> [Problem description]:
Write out, unchanged, the lines from the one holding "obj.data.transform(world)" to the close of the listing. Both the first and last lines belong in it.

□ □ □ □ □

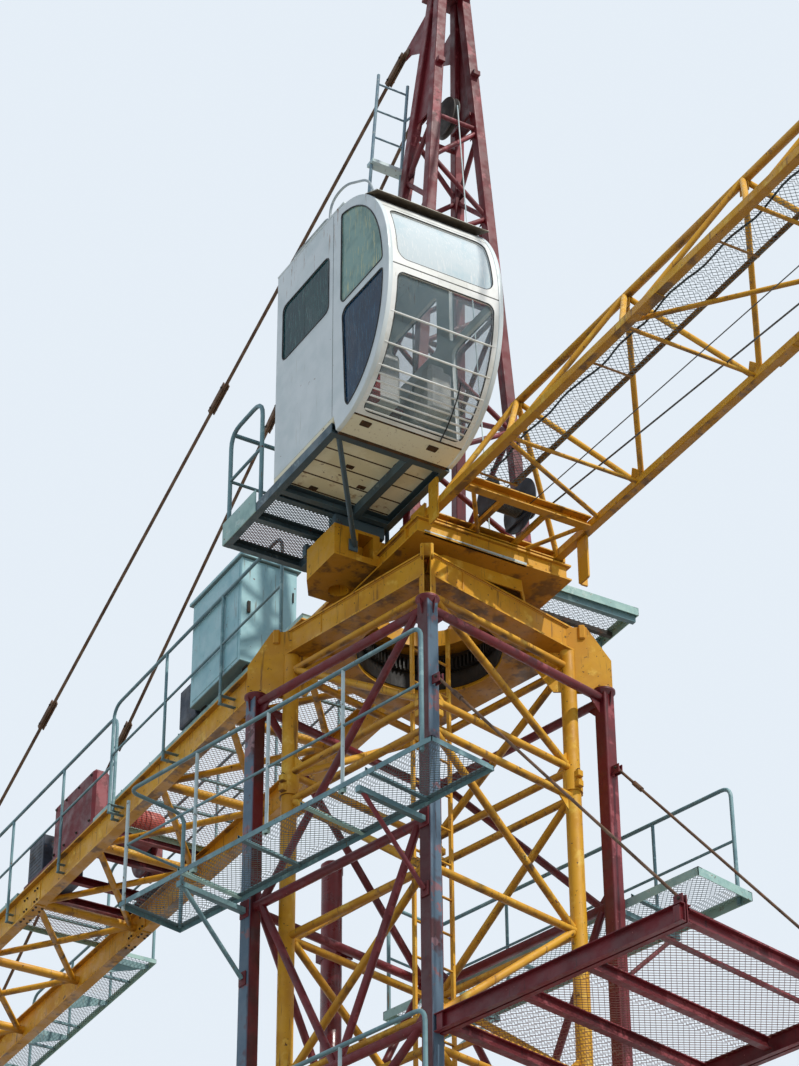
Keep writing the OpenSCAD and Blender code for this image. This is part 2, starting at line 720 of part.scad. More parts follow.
// Lacing of one jib side: a zigzag of tubes between a bottom chord and the top chord, cut to fit them.
module jib_side(s) {
    z = jz + jib_h - 12;
    color(steel) upper() difference() {
        union() {
            for (i = [0:bay_n - 1]) bar([jt(i) + 14, s*18, z], [jn(i) - 22, s*jib_w/2, jz], 24);
            for (i = [0:bay_n]) bar([jt(i) - 14, s*18, z],
                [i == 0 ? jroot + 60 : jn(i - 1) + 22, s*jib_w/2, jz], 24);
        }
        chord_boxes(seat);
        box(jroot, jroot + 80 + seat, -jib_w/2, jib_w/2, jz - jib_b/2 - seat, jz + jib_b/2 + seat);
        bar([0, 0, jz + jib_h], [jend, 0, jz + jib_h], (top_d/2 + seat)/cos(15), 12);
    }
}

// Struts and diagonals between the two bottom chords, a diagonal in every second bay.
module jib_bottom() {
    e = jib_w/2;
    color(steel) upper() difference() {
        for (i = [0:bay_n - 1]) {
            bar([jn(i), -e, jz], [jn(i), e, jz], 17);
            if (i % 2 == 1) bar([jn(i) + 60, -e, jz], [jn(i + 1) - 20, e, jz], 20);
            if (i == 0) bar([jn(0) - 30, -e, jz], [1660, e, jz], 20);
            if (i == bay_n - 1) bar([jend - 60, -e, jz], [jend - 60, e, jz], 30);
        }
        chord_boxes(seat);
    }
}

// Root of the jib: end beam, heavy channel cross-beam, braces, the bed of the winch and the stop plates.
module jib_root() {
    e = jib_w/2 - jib_b/2 - seat;
    b = jib_b/2;
    x = 1520;
    color(steel) upper() {
        box(jroot, jroot + 80, -e, e, jz - b, jz - b + 12);
        box(jroot, jroot + 10, -e, e, jz - b + 12, jz + b - 12);
        box(jroot, jroot + 80, -e, e, jz + b - 12, jz + b);
        box(x, x + 80, -e, e, jz - 50, jz - 38);
        box(x, x + 10, -e, e, jz - 38, jz + 38);
        box(x, x + 80, -e, e, jz + 38, jz + 50);
        for (k = [-200, 200]) box(jroot + 8, x + 6, k - 22, k + 22, jz - 20, jz + 20);
        bar([jroot + 40, -140, jz - 26], [x + 30, -e + 60, jz - 26], 18);
        bar([jroot + 40, 290, jz - 26], [x + 30, e - 30, jz - 26], 18);
        box(1110, 1250, -jib_w/2 - b - seat - 12, -jib_w/2 - b - seat, jz - 170, jz + 230);
        box(1330, 1470, jib_w/2 - 8, jib_w/2 + 8, jz - b - 410, jz - b - seat);
        box(1330, 1350, jib_w/2 + 8, jib_w/2 + 70, jz - b - 410, jz - b - seat);
    }
}

module jib_tip() {
    b = jib_b/2 + seat;
    color(steel) upper() {
        box(jend + seat, jend + 60, -jib_w/2 - b, jib_w/2 + b, jz - b, jz + b);
        box(jend + 60, jend + 200, -60, -40, jz - 80, jz + 80);
        box(jend + 60, jend + 200, 40, 60, jz - 80, jz + 80);
        translate([jend + 150, 0, jz]) rotate([90, 0, 0])
            cylinder(r = 110, h = 60, center = true, $fn = 48);
        bar([jend + 150, -50, jz], [jend + 150, 50, jz], 20, 32);
    }
}

// Grating strip beside the left chord of the jib.
module jib_walkway() {
    k0 = -jib_w/2 + jib_b/2 + 10;
    color(green) upper() {
        box(1640, jend - 120, k0, k0 + 380, jz + flat(20) + seat, jz + 30);
        box(1640, jend - 120, k0 + 350, k0 + 380, jz + 30, jz + 60);
    }
}

// Winch of the trolley rope on the bed at the jib root: drum between two discs, and its motor.
module trolley_winch() {
    z = jz + 20 + seat;
    j = 1285;
    color(dark) upper() {
        for (y = [-210, 90]) {
            box(j - 190, j + 190, y - 20, y + 40, z, z + 20);
            box(j - 60, j + 60, y, y + 20, z + 20, z + 60);
            bar([j, y, z + 150], [j, y + 22, z + 150], 150, 48);
        }
        bar([j, -190, z + 150], [j, 90, z + 150], 105, 48);
        bar([j, 112, z + 150], [j, 225, z + 150], 80, 48);
    }
}

// Trolley that runs under the bottom chords, parked part way out.
module trolley() {
    j = jn(5) + bay_l/2;
    z = jz - jib_b/2;
    r = 70;
    color(maroon) upper() {
        for (s = [-1, 1]) {
            k = s*jib_w/2;
            for (i = [-500, 500]) bar([j + i, k - 50, z - seat - r], [j + i, k + 50, z - seat - r], r, 48);
            box(j - 650, j + 650, k + s*55 - 6, k + s*55 + 6, z - 230, z - 20);
        }
        for (i = [-600, 0, 600])
            box(j + i - 40, j + i + 40, -jib_w/2 - 60, jib_w/2 + 60, z - 260, z - 180);
        for (i = [-fall_j - 158.3, fall_j + 158.3]) {
            bar([j + i, -30, z - 320], [j + i, 30, z - 320], 150, 48);
            box(j + i - 30, j + i + 30, -50, 50, z - 360, z - 200);
        }
        box(j - 600, j + 600, -60, -45, z - 300, z - 190);
        box(j - 600, j + 600, 45, 60, z - 300, z - 190);
    }
}

// Hook block hanging on its falls.
module hook_block() {
    j = jn(5) + bay_l/2;
    z = jz - 2900;
    color(maroon) upper() {
        for (y = [-52, 40]) box(j - 330, j + 330, y, y + 12, z - 120, z + 200);
        for (i = [-200, 200]) bar([j + i, -38, z + 60], [j + i, 38, z + 60], 150, 48);
        bar([j - 200, -55, z + 60], [j - 200, 55, z + 60], 30, 32);
        bar([j + 200, -55, z + 60], [j + 200, 55, z + 60], 30, 32);
        box(j - 90, j + 90, -60, 60, z - 260, z - 100);
        translate([j, 0, z - 560]) difference() {
            union() {
                rotate([90, 0, 0]) cylinder(r = 150, h = 60, center = true, $fn = 64);
                box(-35, 35, -30, 30, 100, 320);
            }
            rotate([90, 0, 0]) cylinder(r = 85, h = 70, center = true, $fn = 64);
            box(-160, -60, -40, 40, -20, 90);
        }
        for (i = [-fall_j, fall_j]) bar([j + i, 0, z + 60], [j + i, 0, jz - jib_b/2 - 320], 8);
    }
}

// Pendants from the tower head to the jib top chord.
module jib_ties() {
    z = hp(1, 1, 1)[2] + 250;
    t = jz + jib_h + top_d/2 + seat;
    color(dark) upper() for (s = [-1, 1]) {
        box(600, 745, s > 0 ? 122 + seat : -144, s > 0 ? 144 : -122 - seat, z - 60, z + 60);
        bar([730, s*133, z - 5], [jt(6), s*20, t + 70], 24);
        box(jt(6) - 60, jt(6) + 60, s > 0 ? 10 : -30, s > 0 ? 30 : -10, t, t + 110);
    }
}

// Two counter-jib girders.
module cj_girders() {
    color(steel) upper() for (s = [-1, 1]) {
        k = s*cj_w/2;
        box(cj_end, cj0, k - 55, k + 55, cz - cj_h/2, cz - cj_h/2 + 14);
        box(cj_end, cj0, k - 5, k + 5, cz - cj_h/2 + 14, cz + cj_h/2 - 14);
        box(cj_end, cj0, k - 55, k + 55, cz + cj_h/2 - 14, cz + cj_h/2);
    }
}

// Cross struts and crossed diagonals between the girders, cut to fit their webs.
module cj_bracing() {
    e = cj_w/2;
    n = 7;
    p = (cj_l - 1900)/n;
    color(steel) upper() difference() {
        union() {
            bar([cj_end + 60, -e, cz], [cj_end + 60, e, cz], 45);
            for (i = [0:n]) bar([cj0 - 200 - i*p, -e, cz], [cj0 - 200 - i*p, e, cz], 45);
            for (i = [0:n - 1], s = [-1, 1])
                bar([cj0 - 200 - i*p, -s*(e - 60), cz], [cj0 - 200 - (i + 1)*p, s*(e - 60), cz], 32);
        }
        for (s = [-1, 1]) box(cj_end, cj0, s*e - 5 - seat, s*e + 5 + seat, cz - cj_h/2, cz + cj_h/2);
    }
}

// Walkway decks: between the girders up to the hoist winch, and beside the right girder at the tail.
module cj_deck() {
    z = cj_top + seat + 60;
    x1 = cj_end + 1750;
    color(green) upper() {
        deck(-5180, cj0 - 20, -cj_w/2 - 40, cj_w/2 + 40, z, 60);
        deck(cj_far, -6900, -cj_w/2 - 40, cj_w/2 + 40, z, 60);
        deck(x1, cj_far - 20, cj_w/2 + 62, cj_w/2 + 62 + cj_side, z, 60);
        for (i = [0:3]) box(x1 + 60 + i*(cj_far - x1 - 200)/3, x1 + 120 + i*(cj_far - x1 - 200)/3,
            cj_w/2 + 55 + seat, cj_w/2 + 70, cz - 40, z - 10);
    }
}

module cj_rail(x0, x1, k, z0, z1) {
    n = ceil((x1 - x0)/1250);
    for (i = [0:n]) bar([x0 + (x1 - x0)*i/n, k, z0], [x0 + (x1 - x0)*i/n, k, z1], 17);
    for (h = [z1 - 520, z1]) bar([x0, k, h], [x1, k, h], h == z1 ? 19 : 14);
}

// Rails along the left girder from the cabinet to the tail, along the right girder, and outside the
// side walkway.
module cj_rails() {
    k = cj_w/2 + 55 + flat(17) + seat;
    t = cj_top + 930;
    x1 = cj_end + 1750;
    color(green) upper() {
        cj_rail(x1, -3400, -k, cz - 60, t);
        cj_rail(cj_far + 20, cj0 - 400, k, cz - 60, t);
        cj_rail(x1 + 20, cj_far - 40, cj_w/2 + 62 + cj_side - 30, cj_top + 60 + 2*seat, t);
    }
}

// Electric cabinet with a hipped lid, and a small box on its outer end.
module electric_cabinet() {
    z = cj_top + 60 + 2*seat;
    k = -cj_w/2 - 130;
    x0 = cj_cab0;
    x1 = cj_cab0 + cj_cab;
    color([0.55, 0.66, 0.70]) upper() {
        box(x0, x1, k, k + 560, z + 40, z + 1130);
        for (x = [x0 + 40, x1 - 120]) box(x, x + 80, -cj_w/2 - 40, k + 500, z, z + 40);
        box(x0 - 30, x1 + 30, k - 30, k + 590, z + 1130, z + 1165);
        box(x0 - 10, x1 + 10, k - 10, k + 570, z + 1165, z + 1195);
        for (x = [x0 + cj_cab/3, x0 + 2*cj_cab/3]) box(x - 14, x + 14, k - 12, k, z + 70, z + 1100);
        box(x0 - 330, x0, k + 60, k + 400, z, z + 400);
    }
}

// Hoist winch on its bed: drum, gearbox, motor and resistor box.
module hoist_winch() {
    z = cj_top + seat;
    j = cj_win;
    color(maroon) upper() {
        box(j - 800, j + 800, -cj_w/2 - 40, cj_w/2 + 40, z, z + 90);
        bar([j, -330, z + 400], [j, 330, z + 400], 210, 64);
        for (k = [-360, 330]) bar([j, k, z + 400], [j, k + 30, z + 400], 300, 64);
        box(j - 200, j + 700, -560, -390, z + 90, z + 710);
        box(j - 120, j + 120, 390, 480, z + 90, z + 460);
        bar([j + 520, -400, z + 330], [j + 520, 250, z + 330], 150, 48);
        box(j + 440, j + 600, -250, 150, z + 90, z + 240);
        bar([j, -400, z + 400], [j, 400, z + 400], 50, 48);
        box(j - 760, j - 420, -560, -120, z + 90, z + 520);
    }
}

// Concrete counterweight slabs hung between the girders at the tail.
module counterweights() {
    z = cz + cj_h/2 + seat;
    x = cj_end + 150;
    color([0.6, 0.58, 0.54]) upper() for (i = [0:3]) {
        box(x + i*340, x + i*340 + 300, -cj_w/2 + 70, cj_w/2 - 70, z - 1500, z + 60);
        box(x + i*340, x + i*340 + 300, -cj_w/2 - 40, cj_w/2 + 40, z, z + 200);
    }
}

// Rods from the tower head to the tail of the counter-jib, in three lengths with link plates between.
module cj_ties() {
    e = [cj_end + 1600, cj_w/2, cj_top + 60];
    k = hp(1, 1, 0.94)[1] + 8 + seat;
    a = [tie_j - 5, k + 26, tie_z];
    color(dark) upper() for (m = [0, 1]) mirror([0, m, 0]) {
        box(tie_j - 60, tie_j + 40, k, k + 20, tie_z - 40, tie_z + 40);
        bar(a, e, 22);
        for (t = [0.04, 0.35, 0.66]) {
            c = a + (e - a)*t;
            d = (e - a)/norm(e - a)*190;
            post(c - d, c + d, 60);
        }
        box(e[0] - 60, e[0] + 60, e[1] - 10, e[1] + 10, cj_top + seat, e[2] + 40);
    }
}

base_frame();
mast_chords();
color(steel) mast_side();  // mast_side_front
color(steel) rotate([0, 0, 90]) mast_side();  // mast_side_right
color(steel) rotate([0, 0, 180]) mast_side();  // mast_side_back
color(steel) rotate([0, 0, 270]) mast_side();  // mast_side_left
mast_ladder();
slewing_support();
corner_wings();
ring_lower();
cage_posts();
color(maroon) cage_side();  // cage_side_front
cage_side_right();
color(maroon) rotate([0, 0, 180]) cage_side();  // cage_side_back
color(maroon) rotate([0, 0, 270]) cage_side();  // cage_side_left
climbing_cylinder();
cage_decks();
cage_rails();
intro_platform();
intro_guys();
ring_upper();
turntable();
side_deck();
head_side(-1);  // head_side_left
head_side(1);  // head_side_right
head_braces();
head_top();
head_ladder();
cab_platform();
cab_rails();
cab_floor();
cab_walls();
cab_roof();
cab_front();
cab_windscreen();
cab_glass();
cab_seat();
jib_chords();
jib_side(-1);  // jib_side_left
jib_side(1);  // jib_side_right
jib_bottom();
jib_root();
jib_tip();
jib_walkway();
trolley_winch();
trolley();
hook_block();
jib_ties();
cj_girders();
cj_bracing();
cj_deck();
cj_rails();
electric_cabinet();
hoist_winch();
counterweights();
cj_ties();
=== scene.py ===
import math
import random

import bmesh
import bpy
from mathutils import Matrix, Vector


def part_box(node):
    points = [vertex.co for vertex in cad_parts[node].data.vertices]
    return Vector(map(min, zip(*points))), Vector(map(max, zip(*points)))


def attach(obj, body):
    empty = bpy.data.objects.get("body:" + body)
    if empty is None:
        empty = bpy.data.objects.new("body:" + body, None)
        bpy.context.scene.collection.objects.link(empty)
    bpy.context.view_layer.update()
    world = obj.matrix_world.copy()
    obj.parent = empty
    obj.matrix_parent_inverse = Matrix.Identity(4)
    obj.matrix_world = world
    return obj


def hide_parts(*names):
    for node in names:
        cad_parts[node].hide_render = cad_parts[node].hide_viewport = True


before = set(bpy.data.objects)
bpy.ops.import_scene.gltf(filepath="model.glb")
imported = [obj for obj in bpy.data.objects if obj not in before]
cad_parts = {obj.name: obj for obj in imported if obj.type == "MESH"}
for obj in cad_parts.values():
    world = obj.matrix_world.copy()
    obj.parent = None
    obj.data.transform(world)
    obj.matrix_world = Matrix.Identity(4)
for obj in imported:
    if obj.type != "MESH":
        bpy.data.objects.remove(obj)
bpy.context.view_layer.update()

# Studio: a pale floor, a high sun from the front and the right, soft sky light and a pale background.
# The camera stands on the ground near the foot of the mast and looks up at the cab and the turntable.
scene = bpy.context.scene
scene.view_settings.view_transform = "Standard"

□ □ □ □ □

> [Problem solution]:
    obj.data.transform(world)
    obj.matrix_world = Matrix.Identity(4)
for obj in imported:
    if obj.type != "MESH":
        bpy.data.objects.remove(obj)
bpy.context.view_layer.update()

# Studio: a pale floor, a high sun from the front and the right, soft sky light and a pale background.
# The camera stands on the ground near the foot of the mast and looks up at the cab and the turntable.
scene = bpy.context.scene
scene.view_settings.view_transform = "Standard"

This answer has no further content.